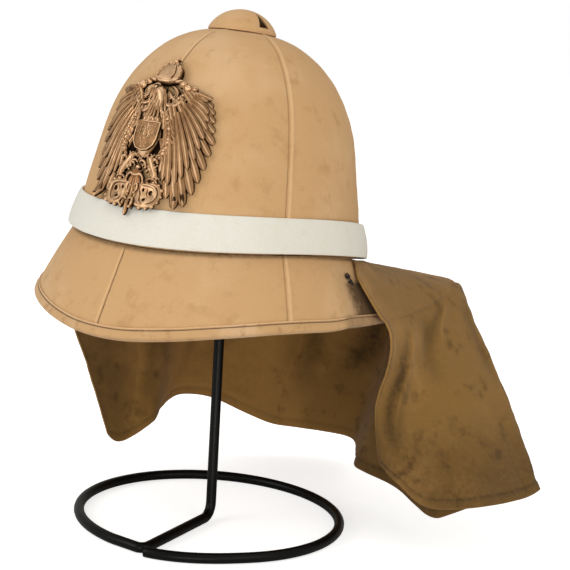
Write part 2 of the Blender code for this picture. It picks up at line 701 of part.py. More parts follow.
def hole_mesh():
    """The places that are cut right through: beside the legs, and in the scrolls of the tail."""
    bm = bmesh.new()
    for side in (-1, 1):
        for cx, cy, rx, ry in ((15.5 * side, 39.5, 1.7, 2.1), (12 * side, 34, 1.4, 1.2), (17 * side, 50.5, 2.0, 3.0)):
            outline = disc(cx, cy, rx, ry, 6)
            low = [bm.verts.new((x, y, -8)) for x, y in outline]
            high = [bm.verts.new((x, y, 8)) for x, y in outline]
            bm.faces.new(low[::-1])
            bm.faces.new(high)
            for i in range(6):
                j = (i + 1) % 6
                bm.faces.new((low[i], low[j], high[j], high[i]))
    bmesh.ops.recalc_face_normals(bm, faces=bm.faces)
    mesh = bpy.data.meshes.new("badge_holes")
    bm.to_mesh(mesh)
    bm.free()
    return mesh


def flap_hook(name, angle, seat):
    """The small wire hook that holds the flap's front corner to the brim."""
    t = math.radians(angle)
    length = brim_length(t)
    bm = bmesh.new()
    bmesh.ops.create_cube(bm, size=1)
    bmesh.ops.scale(bm, verts=bm.verts, vec=HOOK_SIZE)
    mesh = bpy.data.meshes.new(name)
    bm.to_mesh(mesh)
    bm.free()
    obj = add_object(name, mesh, "black", seat)
    a = offset_point(brim_point, t, HOOK_DOWN / length, HOOK_SIZE[2] / 2 + GAP)
    down = (brim_point(t, 0.5) - brim_point(t, 0.1)).normalized()
    normal = (a - brim_point(t, HOOK_DOWN / length)).normalized()
    across = down.cross(normal)
    turn = Matrix((across, down, normal)).transposed().to_4x4()
    obj.matrix_local = Matrix.Translation(a) @ turn
    bevel = obj.modifiers.new("Edges", "BEVEL")
    bevel.width = 0.0005
    bevel.segments = 1
    return obj


def main():
    clear_scene()
    parts = new_collection("pith_helmet")
    new_collection("cutters")
    seat = bpy.data.objects.new("helmet_seat", None)
    parts.objects.link(seat)
    seat.location = SEAT
    seat.rotation_euler = Euler((NOSE_UP, LEAN, 0))
    cork_shells(seat)
    for k in range(len(SEAMS) - 1):
        crown_panel(k, seat)
        brim_panel(k, seat)
    rim_binding(seat)
    hat_band(seat)
    vent_cap(seat)
    neck_flap(seat)
    eagle_badge(seat)
    flap_hook("flap_hook_left", HOOK_ANGLE_LEFT, seat)
    flap_hook("flap_hook_right", HOOK_ANGLE_RIGHT, seat)
    stand_wire()
    stand_head(seat)


main()
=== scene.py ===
# %% [markdown]
# # A pith helmet with a neck flap, on a wire stand
# The helmet has a stiff cork body covered with cloth panels, a white band, a cast badge, a domed vent
# cap and a long brown flap that hangs over the rear brim. The model that arrives here has every piece at
# its true size and place, but with flat facets. Each piece is made again with a fine surface, and takes the
# plain one's place.

# %% Load the plain model
import json
import math

import bpy
from mathutils import Euler, Matrix, Vector, noise

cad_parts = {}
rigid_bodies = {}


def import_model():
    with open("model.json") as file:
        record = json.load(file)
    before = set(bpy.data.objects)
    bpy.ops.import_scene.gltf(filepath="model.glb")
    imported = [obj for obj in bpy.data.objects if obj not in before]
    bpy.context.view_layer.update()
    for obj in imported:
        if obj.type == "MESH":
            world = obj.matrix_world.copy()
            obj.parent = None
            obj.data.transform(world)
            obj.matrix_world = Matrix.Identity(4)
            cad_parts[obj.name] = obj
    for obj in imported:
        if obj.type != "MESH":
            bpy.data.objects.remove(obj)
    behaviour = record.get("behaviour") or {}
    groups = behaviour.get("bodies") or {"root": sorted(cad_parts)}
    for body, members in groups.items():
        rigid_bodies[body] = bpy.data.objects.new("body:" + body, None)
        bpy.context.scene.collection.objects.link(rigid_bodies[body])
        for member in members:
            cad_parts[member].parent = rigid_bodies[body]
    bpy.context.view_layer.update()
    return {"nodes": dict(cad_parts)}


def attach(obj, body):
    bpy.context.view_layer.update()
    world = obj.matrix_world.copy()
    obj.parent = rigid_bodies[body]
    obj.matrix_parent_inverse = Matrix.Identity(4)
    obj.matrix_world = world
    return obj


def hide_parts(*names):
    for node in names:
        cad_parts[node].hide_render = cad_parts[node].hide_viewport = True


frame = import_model()
bpy.ops.object.select_all(action="DESELECT")
print("plain pieces:", len(frame["nodes"]))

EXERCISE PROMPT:
Everything from the line containing "brim_panel(k, seat)" down to the line containing "cad_parts[member].parent = rigid_bodies[body]" should be retyped exactly, both lines included, and nothing more.

TASK OUTPUT:
        brim_panel(k, seat)
    rim_binding(seat)
    hat_band(seat)
    vent_cap(seat)
    neck_flap(seat)
    eagle_badge(seat)
    flap_hook("flap_hook_left", HOOK_ANGLE_LEFT, seat)
    flap_hook("flap_hook_right", HOOK_ANGLE_RIGHT, seat)
    stand_wire()
    stand_head(seat)


main()
=== scene.py ===
# %% [markdown]
# # A pith helmet with a neck flap, on a wire stand
# The helmet has a stiff cork body covered with cloth panels, a white band, a cast badge, a domed vent
# cap and a long brown flap that hangs over the rear brim. The model that arrives here has every piece at
# its true size and place, but with flat facets. Each piece is made again with a fine surface, and takes the
# plain one's place.

# %% Load the plain model
import json
import math

import bpy
from mathutils import Euler, Matrix, Vector, noise

cad_parts = {}
rigid_bodies = {}


def import_model():
    with open("model.json") as file:
        record = json.load(file)
    before = set(bpy.data.objects)
    bpy.ops.import_scene.gltf(filepath="model.glb")
    imported = [obj for obj in bpy.data.objects if obj not in before]
    bpy.context.view_layer.update()
    for obj in imported:
        if obj.type == "MESH":
            world = obj.matrix_world.copy()
            obj.parent = None
            obj.data.transform(world)
            obj.matrix_world = Matrix.Identity(4)
            cad_parts[obj.name] = obj
    for obj in imported:
        if obj.type != "MESH":
            bpy.data.objects.remove(obj)
    behaviour = record.get("behaviour") or {}
    groups = behaviour.get("bodies") or {"root": sorted(cad_parts)}
    for body, members in groups.items():
        rigid_bodies[body] = bpy.data.objects.new("body:" + body, None)
        bpy.context.scene.collection.objects.link(rigid_bodies[body])
        for member in members:
            cad_parts[member].parent = rigid_bodies[body]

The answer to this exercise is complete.